Initial daq cluster setup checklist » History » Version 32
Initial DAQ cluster setup checklist.¶
Objective: To reduce the number service desk tickets during the initial setup of DAQ development / production clusters.
- define subnets for IPMI, fnal/public and data/daq interfaces
- How many cables are needed? Shared IPMI/public?
- Name interfaces by function.
- define host names for all network interfaces and make them consistent
- mydaq-br01, mydaq-eb01, mydaq-br01-ipmi, mydaq-br01-daq
- the list of host names should be complete as if all hardware is available
- Reserve a few for IPs for the next computer installs
- put all host names into /etc/hosts and distribute it across all servers
- How do we automate generation of the hosts file?
- Right now /etc/hosts managed by puppet. Remove this?
- make a consistent IP address assignment across all subnets
- use address blocks for the same server roles
- make the last octet of an IP address being the same across all NICs of the same host
- Discussion with networking
- configure authentication
- Kerberos for the public interface
- public key for the data interface
- Access everything over private network for the daq user
- User testing artdaq will get instructions to set up their own public key
- create instructions for rebooting servers using IPMI
- enable the 9000 MTU frames on
allDAQ interfaces and networking equipment by default
- Switch configuration by networking.
- Just on DAQ network, not all interfaces.
- NFS on public network - jumbo frames for performance? No jumbo on public.
- configure and verify that multicasting is enabled and working all networking equipment
- Need testing software to verify the configuration.
- define a shared user for
- managing UPS products
- running daq, dcs, databases
- Experiments manage .k5logins for the shared accounts
- add all people from the RSI group to the /root/.k5login
- add all known daq users to the daq and dcs shared accounts
- shared user profiles are not expected to have any customizations
- Control room accounts - shared
- setup a reliable NFS server for /home, /daq/software, /daq/log, /daq/run_records, /daq/scratch
- No mounts from labs central storage or pnfs.

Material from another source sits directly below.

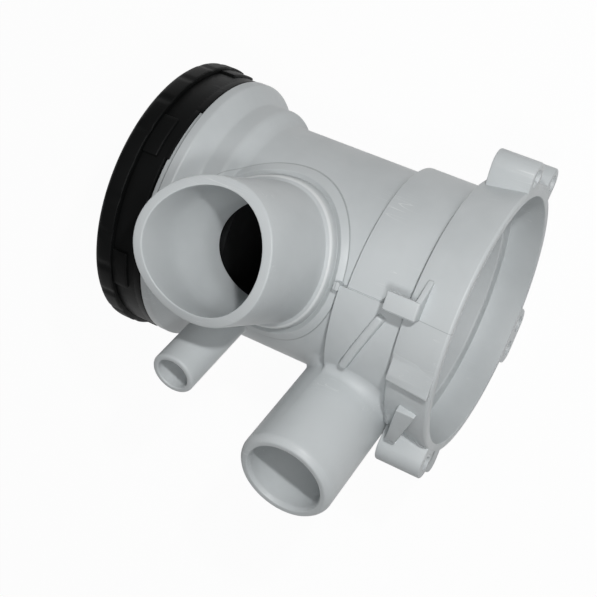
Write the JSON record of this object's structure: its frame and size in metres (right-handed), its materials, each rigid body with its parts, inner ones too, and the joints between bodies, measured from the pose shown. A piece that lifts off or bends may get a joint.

- cvmfs requires additional configuration to optimize
- reserve adequate disk space for each area
- raid 10 for nfs server
- create a designated scratch area for doing builds on a local NVMe derive, preferably on the fastest server
- a faster NVMe drive such as Samsung 970 Pro or faster is preferred
- Pick the current SSD drive, larger size has faster write speed.
- setup a nightly backup for /home and a weekly backup for /daq/backup areas
- the performance of the NFS should be monitored
- /data is a local file system on data logger computers
- raid 10 for performance
- lose half the disk space
- any base software such as the OS and productivity RPMs should be identical on all servers
- a default list of installed software packages should not be impeding the development/ testing work, e.g. emacs, vim, mc, tmux, perf, iperf, strace, dstat,..... VNC/MATE should be installed by default
- implement system monitoring using ganglia
or similar software
- Support for MOSH?
- We should try it. Might be blocked by ACLs.
- Optional: DNS, Kerberos, NIS, Supervisord, influxdb, prometheus.
Ganglia, graphite, grafana
- system monitoring - check_mk, net data
- singularity container to distribute monitoring software
- graphite/grafana - part of standard installation
- Keep separate hardware monitoring for system administration
- Combined hardware monitoring for DAQ - DAQ monitoring + hardware monitoring
- Disable selinux enforcing - permissive mode
- Disable firewall on private networks
- Turn off checking of raid arrays.
- Raid arrays must be raid 10? You lose half the disk size?
- Do we really need hosts file?
- If we use a hosts file we should use a script to create the file.
- ntp from fermilab servers works well. No need for an experiment ntp server.
- Who is in the RSI group?
- Use Ansible to verify the settings from puppet are correct?
- Buffer sizes in network switches
- Database computer specs